我有以下代码在专用线程上运行函数。它除了析构函数外都很好用。对thread_.join()的调用不会返回。我正在使用VS2013 Express。
我会更改什么以便线程正确连接?
#include <atomic>
#include <condition_variable>
#include <mutex>
#include <thread>
#include <vector>
namespace
{
class main_thread
{
public:
static auto instance() -> main_thread&
{
static main_thread instance_;
return instance_;
}
auto enque(std::function<void()> func) -> void
{
{
std::lock_guard<std::mutex> lock{ mutex_ };
queue_.push_back(func);
}
condition_.notify_one();
}
private:
main_thread()
{
continue_.test_and_set();
thread_ = std::thread{ std::bind(std::mem_fn(&main_thread::run), this) };
}
~main_thread()
{
continue_.clear();
condition_.notify_all();
if (thread_.joinable())
{
thread_.join();
}
}
main_thread(const main_thread &other) = delete;
main_thread(main_thread &&other) = delete;
main_thread& operator=(const main_thread &other) = delete;
main_thread& operator=(main_thread &&other) = delete;
auto run() -> void
{
while (continue_.test_and_set())
{
auto lock = std::unique_lock<std::mutex>{ mutex_ };
//condition_.wait_for(lock, std::chrono::milliseconds(1));
condition_.wait(lock);
for (auto &func : queue_)
{
func();
}
queue_.clear();
}
}
std::condition_variable condition_;
std::mutex mutex_;
std::vector<std::function<void()>> queue_;
std::thread thread_;
std::atomic_flag continue_;
};
}
auto on_main_thread(std::function<void()> func) -> void
{
main_thread::instance().enque(std::move(func));
}
auto on_main_thread_sync(std::function<void()> func) -> void
{
bool done{ false };
on_main_thread([&]{
func();
done = true;
});
while (!done);
}
执行此代码的唯一功能是
int main()
{
on_main_thread([]{});
}
这可以避免on_main_thread_sync中的竞赛问题,但~main_thread仍然存在锁定问题。 Visual Studio表示有2个线程,但都不在main_thread::run,所以我不明白发生了什么。该函数正确退出,但由于某种原因线程没有结束。
答案 0 :(得分:1)
您不应该在代码的关键部分内调用外部代码,这很容易导致死锁。
如果在调试器中暂停执行,您可能会看到有一个或多个线程等待获取_mutex。
如果从func()调用的任何代码尝试入队(),您将无法再次获取_mutex上的unique_lock。

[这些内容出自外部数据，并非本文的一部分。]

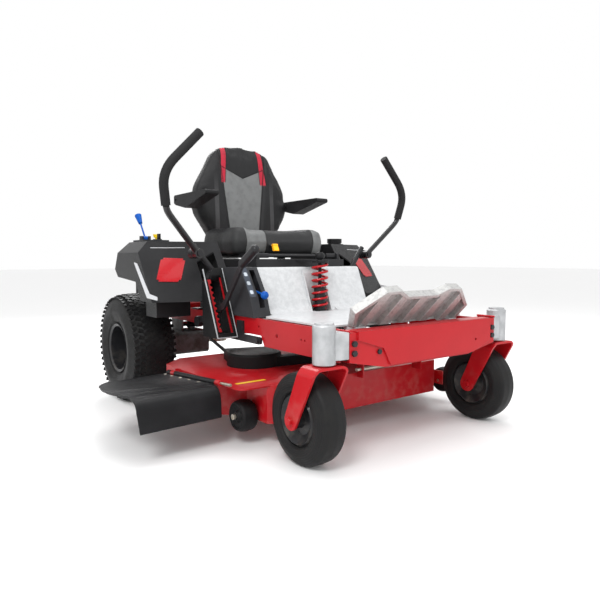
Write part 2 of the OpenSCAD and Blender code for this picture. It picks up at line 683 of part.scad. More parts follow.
module deflector() color([0.07, 0.07, 0.075]) {
  lip = 332;
  top_line = [[lip, 104], [lip + 4, 168, 20], [lip + 34, 205, 24], [480, 199], [640, 187],
    [769, 178]];
  n = len(top_line) - 1;
  under = [for (i = [0 : n]) let (p = top_line[n - i])
    i == n ? [p.x + deflector_t, p.y]
      : [p.x + (i > n - 3 ? deflector_t : 0), p.y - deflector_t, p[2] == undef ? 0 : p[2] - 4]];
  difference() {
    translate([hinge_x, 0, 0]) rotate([0, -4.5, 0]) translate([-deflector_w * 1.1, 0, 0])
      along_x(rounded(concat(top_line, under)), 0, deflector_w * 1.1 - 6);
    block([hinge_x - deflector_w - 200, 200, 50], [hinge_x - deflector_w, 900, 300]);
    along_z([[hinge_x - deflector_w - 1, 300], [-818, 300], [-820, 340],
      [hinge_x - deflector_w - 1, 440]], 50, 300);
    along_z([[hinge_x - deflector_w - 1, 700], [-800, 780], [hinge_x - deflector_w - 1, 800]],
      50, 300);
    hinge_frame() rotate([-90, 0, 0]) cylinder(d = 20, h = hinge_l);
  }
  hinge_frame() for (t = [[93, 403], [433, 466]]) difference() {
    union() {
      translate([0, t[0], 0]) rotate([-90, 0, 0]) cylinder(d = 19, h = t[1] - t[0]);
      translate([-26, t[0], -9]) cube([26, t[1] - t[0], 5]);
    }
    translate([0, t[0] - 1, 0]) rotate([-90, 0, 0])
      cylinder(d = hinge_rod_d + 2 * run, h = t[1] - t[0] + 2);
  }
}
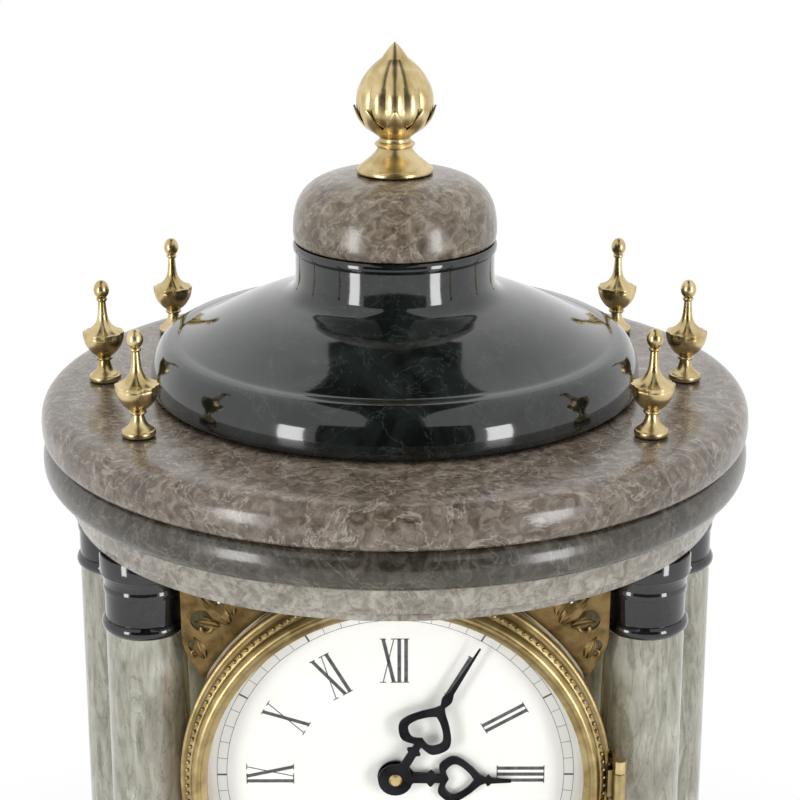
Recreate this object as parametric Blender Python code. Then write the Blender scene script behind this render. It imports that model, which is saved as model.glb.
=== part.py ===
"""A round temple mantel clock: six columns on a turned base carry a frieze, a cornice and a domed top.

The gilt drum under the frieze holds the dial and the movement, and the pendulum swings between the columns.
Lengths are in metres, +Z is up, the dial faces -Y, and the origin is under the middle of the feet.
"""

import math

import bmesh
import bpy
from mathutils import Matrix, Vector
from mathutils.geometry import tessellate_polygon

# Clearances
GAP = 0.0003
RUNNING_GAP = 0.0004
SEE_THROUGH = 0.004
JOIN = 0.0006

# Sides of the turned shapes
LARGE_SIDES = 36
MEDIUM_SIDES = 22
SMALL_SIDES = 10
ARBOR_SIDES = 8
COLUMN_SIDES = 14
SURROUND_ARC_STEPS = 16
HAND_RING_STEPS = 6
GLASS_RINGS = 3
SMOOTH_ANGLE = math.radians(35)

# The stone case, from the floor up
FOOT_HEIGHT = 0.014
FOOT_RADIUS = 0.0095
FOOT_INSET = 0.022
FOOT_COUNT = 4
BASE_HEIGHT = 0.0343
BASE_OVERHANG = 0.0263
COLUMN_BASE_HEIGHT = 0.016
COLUMN_BASE_RADIUS = 0.0152
SHAFT_RADIUS = 0.0122
CAPITAL_HEIGHT = 0.023
CAPITAL_RADIUS = 0.0127
COLUMN_CLEARANCE = 0.0147
FRIEZE_HEIGHT = 0.0108
FRIEZE_OVERHANG = 0.0128
CORNICE_HEIGHT = 0.0242
CORNICE_OVERHANG = 0.0070
DOME_HEIGHT = 0.0434
DOME_TO_FINIALS = 0.0080
CAP_HEIGHT = 0.0196
CAP_RADIUS = 0.0300
TOP_FINIAL_HEIGHT = 0.0380
TOP_FINIAL_RADIUS = 0.0112
SMALL_FINIAL_HEIGHT = 0.031
SMALL_FINIAL_RADIUS = 0.0062
FINIAL_OUTSET = 0.0015
FRONT_COLUMN_ANGLE = math.radians(57)
SIDE_COLUMN_ANGLE = math.radians(90)
FRONT_FINIAL_ANGLE = math.radians(55)

# The iron rod that draws the top together
ROD_RADIUS = 0.0025
ROD_HEAD_RADIUS = 0.0055
ROD_HEAD_HEIGHT = 0.0036
ROD_INTO_FINIAL = 0.006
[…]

尝试在condition_variable等待结束后释放锁定。作为测试,您可以添加额外的范围以查看是否有帮助:
while (continue_.test_and_set())
{
std::vector<std::function<void()>> queue;
{
auto lock = std::unique_lock<std::mutex>{ mutex_ };
//condition_.wait_for(lock, std::chrono::milliseconds(1));
condition_.wait(lock);
queue.swap(queue_);
}
for (auto &func : queue)
{
func();
}
}
答案 1 :(得分:1)
在关机时,您的代码中存在潜在的锁定。可以进行以下交错:
main() thread thread in run()
check continue_, see it is true
set continue_ = false
notify the condition variable
join
wait on condition variable
为了避免这种情况,你需要条件检查和cv等待以原子方式发生。使用continue_(Live at Coliru)保护mutex_最容易实现这一点:
class main_thread
{
public:
static auto instance() -> main_thread&
{
static main_thread instance_;
return instance_;
}
auto enque(std::function<void()> func) -> void
{
{
std::lock_guard<std::mutex> lock{ mutex_ };
queue_.push_back(func);
}
condition_.notify_one();
}
private:
main_thread() : continue_{true}
{
thread_ = std::thread{ &main_thread::run, this };
}
~main_thread()
{
{
std::lock_guard<std::mutex> lock{ mutex_ };
continue_ = false;
}
condition_.notify_all();
if (thread_.joinable())
{
thread_.join();
}
}
auto run() -> void
{
std::unique_lock<std::mutex> lock{ mutex_ };
while(continue_)
{
if(queue_.empty())
{
condition_.wait(lock);
continue;
}
std::vector<std::function<void()>> queue;
queue.swap(queue_);
lock.unlock();
for (auto &func : queue)
{
func();
}
lock.lock();
}
}
std::condition_variable condition_;
std::mutex mutex_;
std::vector<std::function<void()>> queue_;
bool continue_;
std::thread thread_;
};